There is no media where your digital memories could be passively preserved for 30 years. But it doesn't mean that a good long term strategy using such media cannot be developed. I've spent a few years perfecting my archiving setup, and want to share the details here. Obviously it is not the only way to archive your data, but I think the following points have to be covered by any good strategy:
These points are a must:
1) Keep multiple copies of your whole archive, on different hard drives. I think 3 copies is a good and reasonable number. (That's what I do.) Optical media is extremely inconvenient (it'd take forever to do a bit-by-bit health check of your whole DVD collection; so the chances are you'll end up not doing regularly), and doesn't really provide longer life for your data, so should be avoided.

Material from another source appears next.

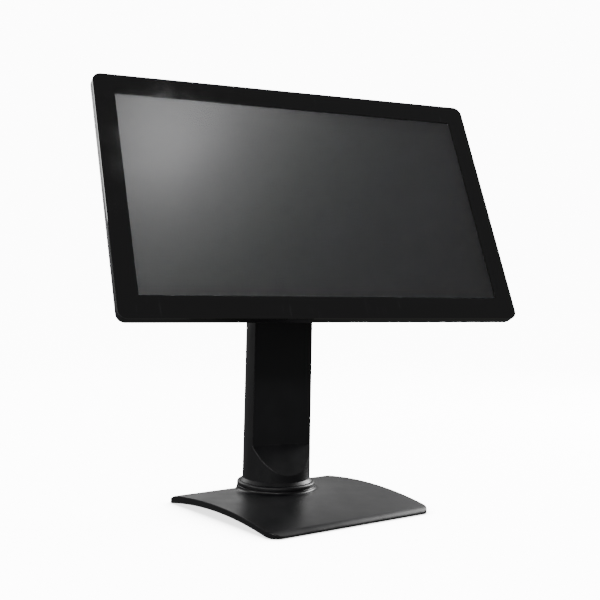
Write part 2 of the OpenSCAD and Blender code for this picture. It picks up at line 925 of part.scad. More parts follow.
module video_socket() {
    socket(video_size, 0.6);
}

module power_inlet() {
    x = power_size[0];
    half = power_size[1] / 2;
    low = port_z - socket_lip;
    in_head() color("#262626") difference() {
        box([x - half, board_back, low], [x + half, board_back + power_size[2], low + power_size[3]]);
        translate([x, board_back + power_size[2] / 2, low - 1]) cylinder(r = power_bore_r, h = 12);
    }
}

module port_bracket() {
    cut = 0.3;
    in_head() color(zinc) difference() {
        union() {
            box([-port_half, flange_y, port_z - port_t], [port_half, inner_back - 0.5, port_z]);
            box([-port_half, flange_y, port_z - port_t],
                [port_half, flange_y + port_t, port_z + port_flange]);
        }
        for (size = socket_sizes)
            box([size[0] - size[1] / 2 - cut, board_y - cut, port_z - port_t - 1],
                [size[0] + size[1] / 2 + cut, board_back + size[2] + cut, port_z + 1]);
    }
}

module driver_board() {
    in_head() color(green_board) {
        difference() {
            box([driver_x - driver_w / 2, board_y, -driver_h / 2],
                [driver_x + driver_w / 2, board_back, driver_h / 2]);
            at_spots(board_spots) bar_y(m3_r + 0.2, board_y - 1, board_t + 2);
        }
        box([driver_x - 30, board_back - eps, -20], [driver_x, board_back + 16, 12]);
        for (i = [0 : 3])
            translate([driver_x + 22, 0, -30 + i * 18]) bar_y(6, board_back - eps, 15);
    }
}

module touch_board() {
    in_head() color(green_board) {
        difference() {
            box([-touch_w / 2, board_y, touch_z - touch_h / 2],
                [touch_w / 2, board_back, touch_z + touch_h / 2]);
            at_spots(board_spots) bar_y(m3_r + 0.2, board_y - 1, board_t + 2);
        }
        box([-12, board_back - eps, touch_z - 8], [4, board_back + 1.4, touch_z + 8]);
        box([20, board_back - eps, touch_z - 10], [40, board_back + 4, touch_z - 4]);
    }
}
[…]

2) Regularly (say, once a month) verify the health of all of your copies by comparing hashes of all the files between the copies. (Hash is a digital signature, unique to each file. There are many programs which can compute and compare hashes. This is faster and more convenient than a bit-by-bit comparison of two files, especially if the two copies can only communicate over Internet, but is almost as reliable: hashes will catch a single bit mutation in a vast majority of cases.) It is convenient to do this during backing up of your data.
3) You should only be doing "full backup" of your data, not "mirroring", "synchronizing" etc. Basically, no files should ever be erased on your archive copies.
4) The primary backup step (from your PC, tablet etc.) is the most critical, and requires your full attention: all the cases when an original file changed have to be analyzed - because the change could have been due to the original data corruption (but also can be due to the archival data corruption ). Fortunately not too many digital memory files change naturally - these are mostly some ongoing documents, notes etc. Things like photos and home videos are created once and should never change.
5) Don't wait until one of your hard drives fails! Instead, you should regularly (say, every 3-4 years) move the archive copy to a new hard drive. You should do the health check (hash comparison between the old and new hard drive copies) right after copying the data, to eliminate the chance of the data getting corrupted during copying.
These points are less critical, but still highly desirable:
6) Keep at least one archive copy in a physically remote location - in your work workstation (my case), in a PC owned by your relative etc. In any case, you need to have full access to that computer. This is to prevent catastrophic data loss due to floods, fires, burglaries etc.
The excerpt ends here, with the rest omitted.